Writer & Director: Gilles Paquet-Brenner
Cast: Charlize Theron, Nicholas Hoult, Chloë Grace Moretz, Christina Hendricks, Drea de Matteo, Corey Stoll.
It doesn’t matter whether you liked it or not, at least not really, but what cannot be said about last year’s Gone Girl is that it was just another cookie-cutter movie that left no impression. If you saw the movie, I sincerely doubt that when the movie ended it did not linger with you and affect you, possibly very deeply. I went to see it at the cinema with a group of friends and when we walked out of the movie we changed our plans to each go to our respective homes, and decided to stay together in order to discuss, dissect, and understand the experience we had just had. The movie was many things, but boring is not one of them. David Fincher gets a lot of credit for the look and feel of the movie, but the source material was a major part of the discourse concerning the effectiveness and content of the film. Gillian Flynn had written the novel the movie was based on, and had also adapted it herself into the screenplay for the film. It was only a matter of time before one of her other two novels would be adapted as well.
Dark Places is inspired by Flynn’s novel of the same name and it also serves as French director Gilles Paquet-Brenner’s first English language move. The story centers around Libby Day, a woman who has lived her whole life off the kindness of well-wishers after a childhood tragedy that saw her mother and sisters brutally murdered and her brother’s conviction for the gruesome crime. In her thirties and suddenly strapped for cash with no skills to fall back on, Libby takes the offer of a strange group of wannabe investigators who want to look into the crime, as they believe Libby’s brother Ben is innocent. The movie shifts back and forth in time between the events that led up to the crime and the investigation that takes Libby through a journey into a past she would rather not revisit.

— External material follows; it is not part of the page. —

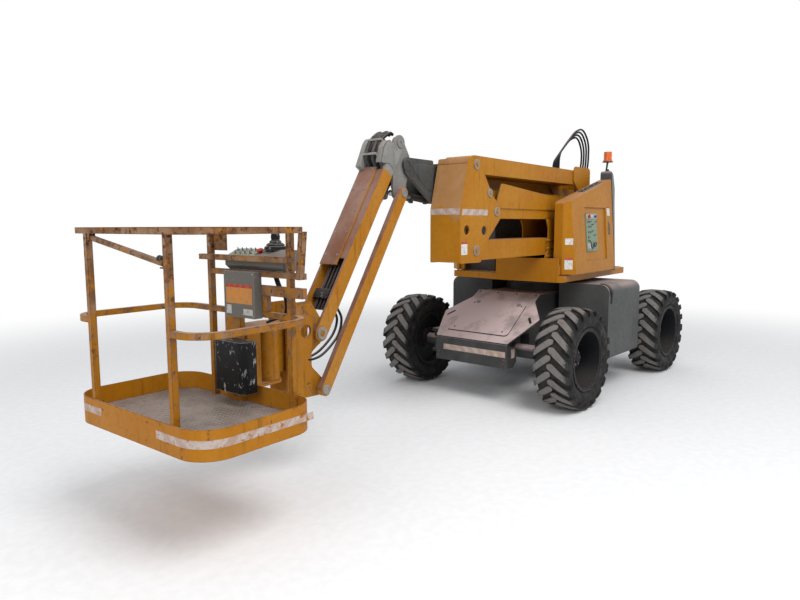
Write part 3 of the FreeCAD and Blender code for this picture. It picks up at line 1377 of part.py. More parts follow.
def basket_rails():
    """A top rail all round, a middle rail that leaves the entry free, and posts down to the floor."""
    foot, tube_size = S.floor_level + S.seat_gap, S.rail_tube
    front = BASKET_FRONT - RAIL_INSET - tube_size
    rear = BASKET_REAR + RAIL_INSET
    middle = cut(rail_ring(S.rail_middle),
                 block((front - 1, S.entry_right + tube_size, S.rail_middle - tube_size - 1),
                       (BASKET_FRONT, S.entry_left, S.rail_middle + 1)))
    pieces = [rail_ring(S.rail_top), middle]
    for x, y in ((front, S.entry_right), (front, S.entry_left), (rear, S.post_right), (rear, S.post_left)):
        pieces.append(block((x, y, foot), (x + tube_size, y + tube_size, S.rail_top - 1)))
    inner = rear + tube_size
    pieces += [
        block((inner - 1, S.post_right - 42, S.guard_bottom),
              (inner + tube_size, S.post_left + 56, S.guard_bottom + tube_size)),
        block((rear, S.post_right, S.cross_top - tube_size), (inner, S.frame_left, S.cross_top)),
        block((rear, 0, S.frame_top - 62), (inner, S.frame_left, S.frame_top)),
        block((rear + 4, 290, S.rail_middle - 1), (inner - 4, 400, S.frame_top - 61)),
        block((rear, S.post_right + 30, S.rail_top - 155), (rear + 6, S.post_right + 173,
                                                          S.rail_top - tube_size + 1)),
        slab("x", [(S.frame_left - tube_size, S.cross_top - tube_size),
                   (S.frame_left, S.cross_top - tube_size),
                   (S.frame_left + 32, S.rail_top - tube_size + 8),
                   (S.frame_left - 4, S.rail_top - tube_size + 8)], rear + 20, inner + 20)]
    pieces.append(block((rear, S.boom_centre - S.turn_radius, S.floor_level + S.seat_gap),
                        (rear + tube_size, S.boom_centre + S.turn_radius, S.rail_middle - 1)))
    y, z = BAR_PIVOT
    outer = S.bar_eye_half + 6
    for x in (BAR_X - outer, BAR_X + outer - 5):
        pieces.append(block((x, y - 14, z - 14), (x + 5, y + 14, S.rail_top - tube_size + 1)))
    pieces.append(bar("x", (BAR_X - outer, y, z), outer * 2, S.bar_pin))
    pieces.append(block((BAR_X - 15, S.entry_left - S.entry_bar_gap - 20, BAR_REST - 8),
                        (BAR_X + 15, S.entry_left + 1, BAR_REST)))
    return fuse(*pieces)


node("basket_rails", basket_rails())
# The boxes hang on the inner side of the rear posts, and the desk stands over the cross tube behind.
CONSOLE_REAR = BASKET_REAR + RAIL_INSET + S.rail_tube + S.seat_gap


def console():
    """A control desk on the cross tube, with a joystick, and a flat grey box under it."""
    front = CONSOLE_REAR - 4
    back, low, top = front - S.console_depth, S.cross_top + S.seat_gap, S.console_bottom + S.console_height
    desk = slab("y", [(back, low), (front - 32, low), (front, S.console_bottom, 8), (front, top, 8),
                      (front - 100, top + S.console_rise, 30), (back, top + S.console_rise, 10)],
                S.console_right, S.console_left)
    x, z, radius = back + 62, top + S.console_rise, S.stick_radius
    stick = [bar("z", (x, S.stick_place, z - 1), height + 1, width)
             for height, width in ((20, radius), (40, radius * 0.7), (60, radius * 0.4), (90, 12))]
    return fuse(desk, *stick, bar("z", (x, S.stick_place, z + 60), 48, 26))


node("console", console())
node("grey_box", block(
    (CONSOLE_REAR, S.grey_box_right, S.grey_box_top - S.grey_box_height),
    (CONSOLE_REAR + S.grey_box_depth, S.grey_box_right + S.grey_box_width, S.grey_box_top)))
node("document_box", slab("z", [
    (CONSOLE_REAR, S.document_right, 10), (CONSOLE_REAR, S.document_right + 320, 10),
    (CONSOLE_REAR + S.document_depth, S.document_right + 320, 50),
    (CONSOLE_REAR + S.document_depth, S.document_right, 50)],
    S.document_bottom, S.document_bottom + S.document_height))


def entry_bar():
    """The drop bar across the entry: an eye on the pin, and a far end that lies on the left post's rest."""
    radius, half = S.entry_bar_radius, S.bar_eye_half
    length = math.hypot(BAR_RUN.value, S.entry_bar_drop.value)
    fall = math.degrees(math.atan2(S.entry_bar_drop.value, BAR_RUN.value))
    body = fuse(bar("x", (-half, 0, 0), half * 2, radius), block((-half, 0, -half), (half, radius + 9, half)),
                bar("y", (0, radius + 6, 0), length - radius.value - 6, radius))
    group = DOC.addObject("Part::Compound", "Bar")
    group.Links = [cut(body, bar("x", (-half - 1, 0, 0), half * 2 + 2, S.bar_pin + S.running_fit))]
    return move(group, BAR_X, *BAR_PIVOT, turn=Rotation(Vector(1, 0, 0), -fall))


node("entry_bar", entry_bar())

# Hydraulic cylinders: each barrel stands on its base pin, and each rod ends in an eye.


def ram(name, centre, base, eye, half, pin, radii, grip, gap, retract):
    """A barrel and a rod between two points of the plane y = centre, with room to retract."""
    barrel_radius, rod_radius, eye_radius = (size(value) for value in radii)
    run, rise = eye[0] - base[0], eye[1] - base[1]
    length = math.hypot(run.value, rise.value)
    angle = math.degrees(math.atan2(rise.value, run.value))
    turn = Rotation(Vector(0, 1, 0), -angle)

    def seat(obj):
        group = DOC.addObject("Part::Compound", "Ram")
        group.Links = [obj]
        return move(group, base[0], centre, base[1], turn=turn)
    bottom = eye_radius * 0.8
    mouth = length - eye_radius.value - gap - retract
    tube_length = mouth - bottom.value
    barrel = cut(
        fuse(bar("x", (bottom, 0, 0), tube_length, barrel_radius),
             bar("y", (0, -half, 0), half * 2, eye_radius)),
        bar("x", (bottom + grip, 0, 0), tube_length, rod_radius + S.running_fit),
        bar("y", (0, -half - 1, 0), half * 2 + 2, pin + S.running_fit))
    start = bottom + grip + 8 + retract
    rod = fuse(bar("x", (start, 0, 0), length - start.value, rod_radius),
               bar("y", (length, -half, 0), half * 2, eye_radius))
    rod = cut(rod, bar("y", (length, -half - 1, 0), half * 2 + 2, pin + 2))
    node(name + "_barrel", seat(barrel))
    node(name + "_rod", seat(rod))


JIB_RAM_EYE = (JIB_UP[0] + S.jib_ram_reach * cosine(S.jib_angle) - S.jib_ram_drop * sine(S.jib_angle),
               JIB_UP[1] - S.jib_ram_reach * sine(S.jib_angle) - S.jib_ram_drop * cosine(S.jib_angle))
RAMS = (
    # name, centre line, base, eye, half width, pin, radii of barrel, rod and eye, solid bottom,
    # gap before the eye, way that the rod goes in from its place
    ("arm_ram", S.arm_centre, RAM_BASE, RAM_EYE, S.ram_eye_half, S.ram_pin,
     (48, 28, 34), 12, 24, 0),
    ("boom_ram", S.boom_centre, BOOM_RAM_BASE, BOOM_RAM_EYE, S.ram_eye_half, S.ram_pin,
     (50, 28, 36), 40, 110, 0),
    ("jib_ram", S.boom_centre, JIB_RAM_BASE, JIB_RAM_EYE, S.ram_eye_half, S.level_pin,
     (34, 20, 30), 30, 40, 0),
    ("level_ram", S.boom_centre, LEVEL_BASE, LEVEL_EYE, S.level_half, S.level_pin,
     (28, 16, 25), 8, 24, 200),
)
for row in RAMS:
    ram(*row)


def hose(points, radius):
    """A round hose along straight runs joined by arcs."""
    path = [Vector(*(size(value).value for value in point)) for point in points]
    edges, start = [], path[0]
    for before, corner, after in zip(path, path[1:], path[2:]):
        into, out = (before - corner), (after - corner)
        turn = math.pi - into.getAngle(out)
        reach = 0.45 * min(into.Length, out.Length)
        into, out = into.normalize(), out.normalize()
        bend = reach / math.tan(turn / 2)
        middle = corner + (into + out).normalize() * (bend / math.cos(turn / 2) - bend)
        first, last = corner + into * reach, corner + out * reach
        edges += [Part.LineSegment(start, first).toShape(), Part.Arc(first, middle, last).toShape()]
        start = last
    edges.append(Part.LineSegment(start, path[-1]).toShape())
    wire = Part.Wire(edges)
    circle = Part.Wire([Part.Circle(path[0], path[1] - path[0], size(radius).value).toShape()])
    return wire.makePipeShell([circle], True, False)


def boom_hoses():
    """Four hoses that rise from the knuckle in a high loop and fall behind the boom."""
    shapes = []
    top = UPPER_ROOT[1] + 120
    for index in range(4):
        pitch = S.hose_radius * 2 + S.seat_gap
        y = S.boom_centre + CHEEK + S.plate_wall + S.hose_radius + S.seat_gap + pitch * index
        lift, spread = index * 30, index * 18
        # Corners of the path, as shares of the loop's reach to the rear and of its rise.
        points = [(UPPER_ROOT[0] + 60, y, top - 28), (UPPER_ROOT[0] + 50, y, top + S.loop_rise * 0.17 + lift)]
        for back, up in ((0.21, 0.52), (0.52, 0.88), (0.81, 1.0)):
            points.append((UPPER_ROOT[0] - S.loop_reach * back, y, top + S.loop_rise * up + lift))
        points.append((UPPER_ROOT[0] - S.loop_reach - spread, y, top + S.loop_rise * 0.64 + lift))
        for back, up in ((0.99, 0.19), (0.85, -0.24), (0.77, -0.6)):
            points.append((UPPER_ROOT[0] - S.loop_reach * back - spread, y, top + S.loop_rise * up))
        shapes.append(hose(points, S.hose_radius))
    loop = DOC.addObject("Part::Feature", "Loop")
    loop.Shape = Part.makeCompound(shapes)
    return loop


node("boom_hoses", boom_hoses())

DOC.recompute()
for item in DOC.Objects:
    if "Invalid" in item.State or "Error" in item.State:
        raise ValueError(item.Name + " failed: " + str(item.State))
os.makedirs("parts", exist_ok=True)
for piece in NODES:
    shape = piece.Shape
    if shape.isNull() or not shape.isValid() or shape.Volume <= 0:
        raise ValueError(piece.Label + " has no valid solid")
    shape.exportStep("parts/" + piece.Label + ".step")
print(len(NODES), "sub-parts")
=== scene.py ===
import math

import bmesh
import bpy
from mathutils import Matrix, Vector


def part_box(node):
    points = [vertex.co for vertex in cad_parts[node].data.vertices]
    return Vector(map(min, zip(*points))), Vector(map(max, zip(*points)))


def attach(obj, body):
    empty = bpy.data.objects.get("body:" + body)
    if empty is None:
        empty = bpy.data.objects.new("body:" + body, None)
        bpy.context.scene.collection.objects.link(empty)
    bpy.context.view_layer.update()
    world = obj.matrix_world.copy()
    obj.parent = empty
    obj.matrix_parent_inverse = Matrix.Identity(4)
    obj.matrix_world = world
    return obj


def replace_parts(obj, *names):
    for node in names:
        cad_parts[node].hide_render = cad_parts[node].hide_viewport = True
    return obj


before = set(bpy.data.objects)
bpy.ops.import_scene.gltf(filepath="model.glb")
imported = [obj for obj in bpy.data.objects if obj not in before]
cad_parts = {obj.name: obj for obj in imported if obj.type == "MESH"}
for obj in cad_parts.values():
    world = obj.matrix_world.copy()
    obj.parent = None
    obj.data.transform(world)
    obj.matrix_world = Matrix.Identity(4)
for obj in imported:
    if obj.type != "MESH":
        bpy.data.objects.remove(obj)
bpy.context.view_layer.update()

# The photograph's camera, found from the wheels: place, heading and field.
EYE = Vector((5.3072, 3.4957, 1.8206))
YAW, PITCH, ROLL = math.radians(218.635), -0.1168, -0.0028
LENS, SENSOR, SIGHT = 28.909, 36, 200

camera = bpy.data.objects.new("Camera", bpy.data.cameras.new("Camera"))
bpy.context.collection.objects.link(camera)
camera.data.lens, camera.data.sensor_width, camera.data.clip_end = LENS, SENSOR, SIGHT
ahead = Vector((math.cos(YAW) * math.cos(PITCH), math.sin(YAW) * math.cos(PITCH), math.sin(PITCH)))
turn = ahead.to_track_quat("-Z", "Y").to_matrix().to_4x4() @ Matrix.Rotation(ROLL, 4, "Z")
camera.matrix_world = Matrix.Translation(EYE) @ turn
bpy.context.scene.camera = camera
bpy.context.scene.view_settings.view_transform = "Standard"

# Axes that pieces are laid out in, in metres: UPPER is all that slews, LOWER the chassis, and JIB has its
# origin at the jib's upper pin, x down the jib and z out of its upper face.
LEFT, RIGHT, AHEAD, UP = (0, 1, 0), (0, -1, 0), (1, 0, 0), (0, 0, 1)
SLEW = Vector((-1.835137, 0, 0))
UPPER = Matrix.Translation(SLEW)
LOWER = UPPER @ Matrix.Rotation(math.radians(-2.4), 4, "Z")
JIB_PIN, JIB_ANGLE = Vector((2.975, 0, 2.483)), math.radians(57.5)
JIB_WAY = Vector((math.cos(JIB_ANGLE), 0, -math.sin(JIB_ANGLE)))
JIB_NORMAL = Vector((math.sin(JIB_ANGLE), 0, math.cos(JIB_ANGLE)))
JIB = UPPER @ Matrix.Translation(JIB_PIN) @ Matrix((JIB_WAY, LEFT, JIB_NORMAL)).transposed().to_4x4()

# Each wheel's centre, in LOWER
WHEELS = {name: Vector((1.1395 * along, 0.9655 * side, 0.502)) for name, along, side in
          (("front_left", 1, 1), ("front_right", 1, -1), ("rear_left", -1, 1), ("rear_right", -1, -1))}


# Materials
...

Adult Libby is played with sardonic nonchalance by Charlize Theron. Rounding out the cast are Corey Stoll as the adult Ben, Christina Hendricks in flashbacks as the siblings’ mother, Nicholas Hoult as Libby’s investigating partner, and Chloë Grace Moretz as young Ben’s loose-cannon love interest. Drea de Matteo also shows up, but her role is that of a thankless stripper with not much to contribute to the overall movie’s narrative and feels more like an opportunity to have simply one more famous face in the cast. This is the second movie this summer to feature Theron and Hoult on screen together (the other being Mad Max: Fury Road), but unfortunately it’s not as successful or compelling as their last team-up. Aside from having a gritty and dark tint throughout, there really isn’t much to say about the bleak Kansas setting, the too many interior shots with poor lighting, or the awkward pacing and editing. The acting is great, but we should expect that from the great actors that were compiled to star in what could have been condensed into an episode of Criminal Minds or The Killing. No spoilers over the ending, but it does come out of left field and leaves the viewer confused about how all the puzzle pieces fit together. I am left to wonder whether Flynn is the book world’s equivalent of M. Night Shyamalan and is only capable of telling a story that takes a dramatic turn in the last act – the first time mesmerizing audiences, and every time thereafter frustrating and perplexing them. Either way, this movie is forgettable. Skip it and watch Gone Girl again.